By Moushumi Chakrabarty     Mar 2, 2009 in World
The face of Cuban government is changing, with no more Fidel-Castro-loyalists enjoying the trappings of power, according to reports.
In a bid to increase governmental efficiency, eight ministers from the Fidel-era were replaced by others loyal to Raul Castro, President of Cuba, and brother to the ailing Fidel. Foreign minister, Felipe Perez Roque and Carlos Lage were considered younger generation Cuban politicians, and in the reshuffle, they lost their positions, reports Reuters. Perez Roque was a former personal secretary to Fidel Castro and later rose to become Foreign minister.
Cuban experts agree that these changes reflect the personal stamp of Raul Castro as he strives to put his own people in positions of power. Meanwhile, a senior Republican, Senator Richard Lugar is calling for a rethink on the relationship between the US and Cuba in the light of recent leadership changes. In a report released last month, Lugar stated that the travel and remittance embargoes on Cuba must be lifted. The report points out that there have been some changes in the country, like allowing citizens to own cell phones and computers. Though these were small steps, they certainly pave the way for bigger ones.
Naturally there are dissenters who think that the regime change will not result in any real improvements in the lives of ordinary Cubans. Florida senator Mel Martinez believes that these ‘insignificant steps’ should not be viewed as a precursor to major improvements. He said, “This is a cruel, totalitarian repressive regime that has their people suffering under the most inhumane conditions.”

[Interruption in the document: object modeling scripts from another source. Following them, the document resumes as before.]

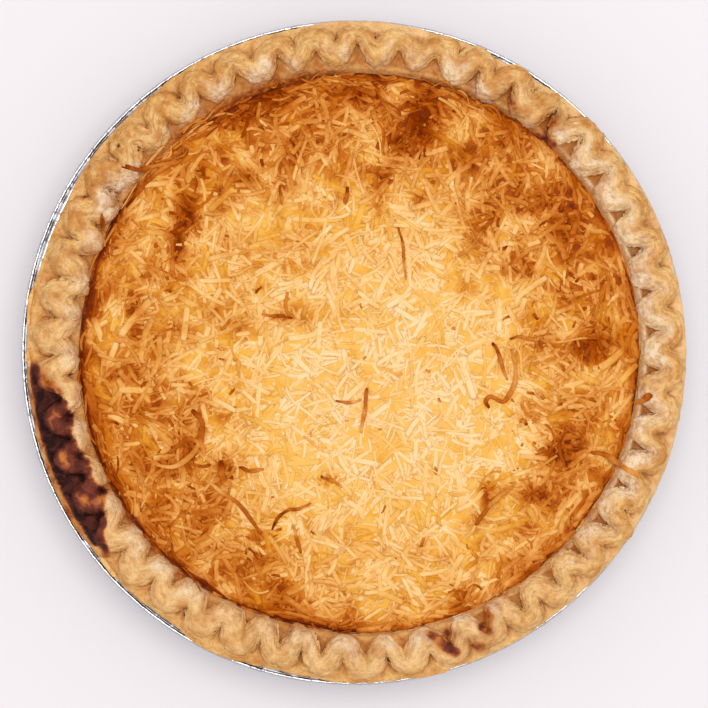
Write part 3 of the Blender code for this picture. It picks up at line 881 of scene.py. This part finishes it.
def makeCustard():
    v = custard
    turn = evenTurns(v["around"])
    share = np.linspace(0.008, 1, v["rings"])
    edge = fillRadius(turn) - v["gap"] - custardMiddle[0] * np.cos(turn)
    east, north = polar(edge[:, None] * share, turn[:, None])
    x, y = custardMiddle[0] + east, custardMiddle[1] + north
    z = custardHeight(x, y) + v["pores"] * cloud(x / 3, y / 3, 0.0, 22, 3) * ease(1, 0.97, share)
    footRadius, footHeight = v["foot"]
    foot = np.stack([*polar(footRadius, turn), np.full(len(turn), footHeight)], -1)
    points = np.concatenate([np.stack([x, y, z], -1), foot[:, None]], 1)
    top = [*custardMiddle, float(z[:, 0].mean())]
    points, faces = closedRing(points, top, [0, 0, footHeight], True)
    near = toastAt(points[:, 0], points[:, 1])
    toast = np.clip(near * (0.75 + 0.50 * ease(0.15, 0.6, near)), 0, 1)
    makePiece("custard_body", points, faces, makeCustardMaterial(), {"toast": toast},
              "custard_filling")


coconut = {
    "count": 6000,
    "stations": 6,
    "sides": 8,
    "scatter": 1.6,                 # off the even spiral that the shreds lie on
    "length": (5.0, 18.5),
    "width": (0.95, 2.2),
    "widthNear": 0.96,              # in the pale middle
    "widthFar": 1.10,
    "thickness": (0.18, 0.32),
    "sunk": (-0.14, 0.28),
    "drifts": 0.16,                 # piled up here and sunk there
    "combed": 0.75,                 # how many follow their neighbours' direction
    "stray": 0.26,                  # from that direction, in radians
    "bend": 0.11,                   # these two are shares of the length
    "twist": 0.07,
    "tilt": 0.03,
    "browning": (0.02, 1.00),       # a shred's own toast: base and share of the place's
    "uneven": (0.035, 0.070),       # spread of that toast where pale and where browned
    "ends": (-0.10, 0.16),          # how much browner at one end
    "soaked": (-0.06, 0.32),
    "soakedPatches": 1.20,          # more or less soaked from place to place
    "soakedBrown": 0.55,            # more soaked where browned
    "dry": (55.0, 62.0, 35.0, 28.0, 0.35),    # x, y, half widths, how much less soaked
    "edgeRoom": (1.4, -0.7, 1.1),   # left free along the edge: mean, east, ragged
    "kinds": {                      # each up to this share of all, from the palest
        "coconut_pale": 0.333,
        "coconut_golden": 0.667,
        "coconut_toasted": 1.0,
    },
}


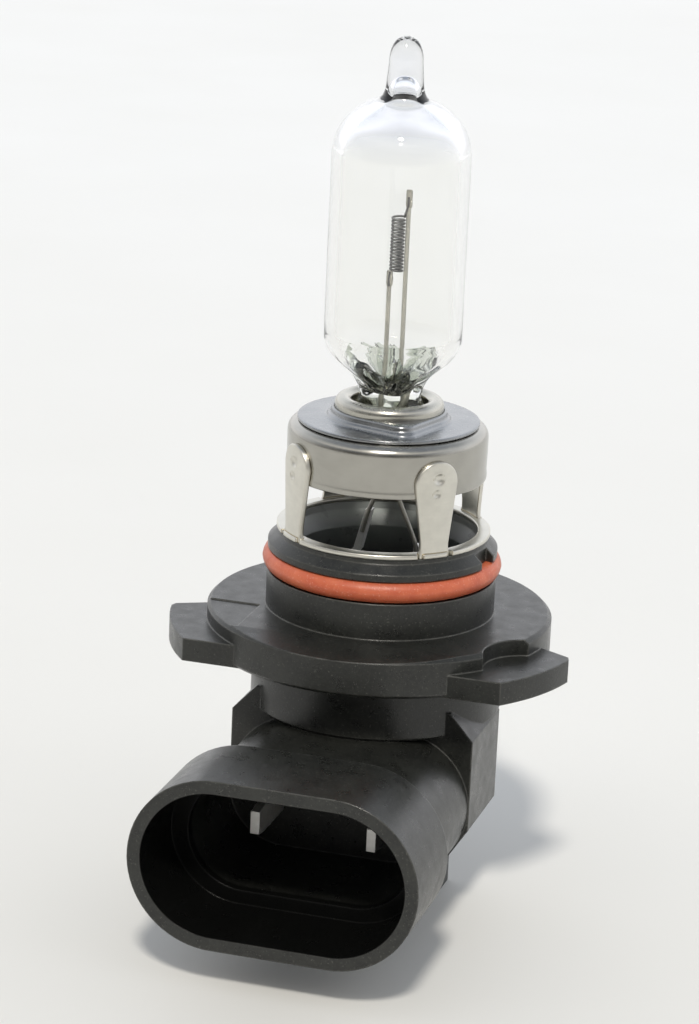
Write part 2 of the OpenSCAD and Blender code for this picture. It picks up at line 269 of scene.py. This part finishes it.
def plastic():
    """Moulded black engineering plastic: fine grain, faint flow mottling, lighter edges that are partly
    painted highlight and partly rubbed wear, painted light in the hollow inside the collar with a
    painted sheen on its chamfer, and painted shade inside the connector's mouth."""
    m = Mat("moulded_plastic")
    normal, edge = m.round_edges(0.22)
    mottle = m.spread(m.noise(2.6, detail=5), 0.35, 0.7)
    grain = m.noise(0.12, detail=2)
    speck = m.spread(m.noise(0.16, detail=1), 0.66, 0.74)
    dust = m.spread(m.noise(0.3, detail=3), 0.42, 0.66, 0, 0.3)
    colour = m.mix(mottle, (0.0105, 0.011, 0.010), (0.019, 0.020, 0.0175))
    colour = m.mix(dust, colour, (0.036, 0.038, 0.033))
    colour = m.mix(m.math("MULTIPLY", speck, 0.45), colour, (0.13, 0.13, 0.115))
    # Lighter edges: partly painted highlight, partly rubbed wear.
    edge_highlight_and_wear = m.math("MULTIPLY", edge, m.spread(m.noise(0.9, detail=4), 0.3, 0.7, 0.15, 0.75))
    colour = m.mix(edge_highlight_and_wear, colour, (0.14, 0.14, 0.128))

    x, y, z = m.node("SeparateXYZ", Vector=m.place).outputs
    # Painted light inside the collar's well, lighter towards its top, and a painted sheen on its inner
    # chamfer.
    inside = m.spread(m.length(x, y), (WELL_MOUTH_R + 0.15) * MM, WELL_MOUTH_R * MM)
    painted_light_in_well = m.math("MULTIPLY", inside, m.spread(z, 1.0 * MM, 5.5 * MM))
    colour = m.mix(painted_light_in_well, colour, (0.16, 0.17, 0.165))
    painted_sheen_on_chamfer = m.math("MULTIPLY", painted_light_in_well, m.spread(z, CHAMFER_Z0 * MM, CHAMFER_Z1 * MM))
    colour = m.mix(painted_sheen_on_chamfer, colour, (0.40, 0.41, 0.40))

    # Painted shade inside the connector's mouth: near-black colour and less specular on its inner walls.
    straight, mouth_inner_r = (MOUTH_W - MOUTH_H) / 2, MOUTH_H / 2 - MOUTH_WALL
    beside = m.math("MAXIMUM", m.math("SUBTRACT", m.math("ABSOLUTE", x), straight * MM), 0.0)
    below = m.math("SUBTRACT", z, MOUTH_Z * MM)
    painted_shade_in_mouth = m.math("MULTIPLY",
                   m.spread(m.length(beside, below), (mouth_inner_r + 0.09) * MM, (mouth_inner_r + 0.02) * MM),
                   m.spread(y, MOUTH_BACK_Y * MM, (MOUTH_BACK_Y - 0.4) * MM))
    m.put(m.mix(painted_shade_in_mouth, colour, (0.004, 0.0042, 0.004)), "Base Color")
    m.put(m.spread(painted_shade_in_mouth, 0, 1, 0.5, 0.12), "Specular IOR Level")
    m.put(m.spread(m.noise(1.3, detail=4), 0.3, 0.7, 0.25, 0.38), "Roughness")
    m.put(m.bump(grain, 0.02, 0.55, normal), "Normal")
    m.set(IOR=1.5)
    return m.material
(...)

An international group of thinkers, diplomats and academics have urged President Obama to take the initiative in reviewing Cuba-US policy, according to a report by A more interactive and intelligent approach to relations with the communist nation is needed, they said. The usual mix of embargoes and diplomatic isolation is no longer effective. More cooperation and travel between the two countries is the need of the hour, the group concluded.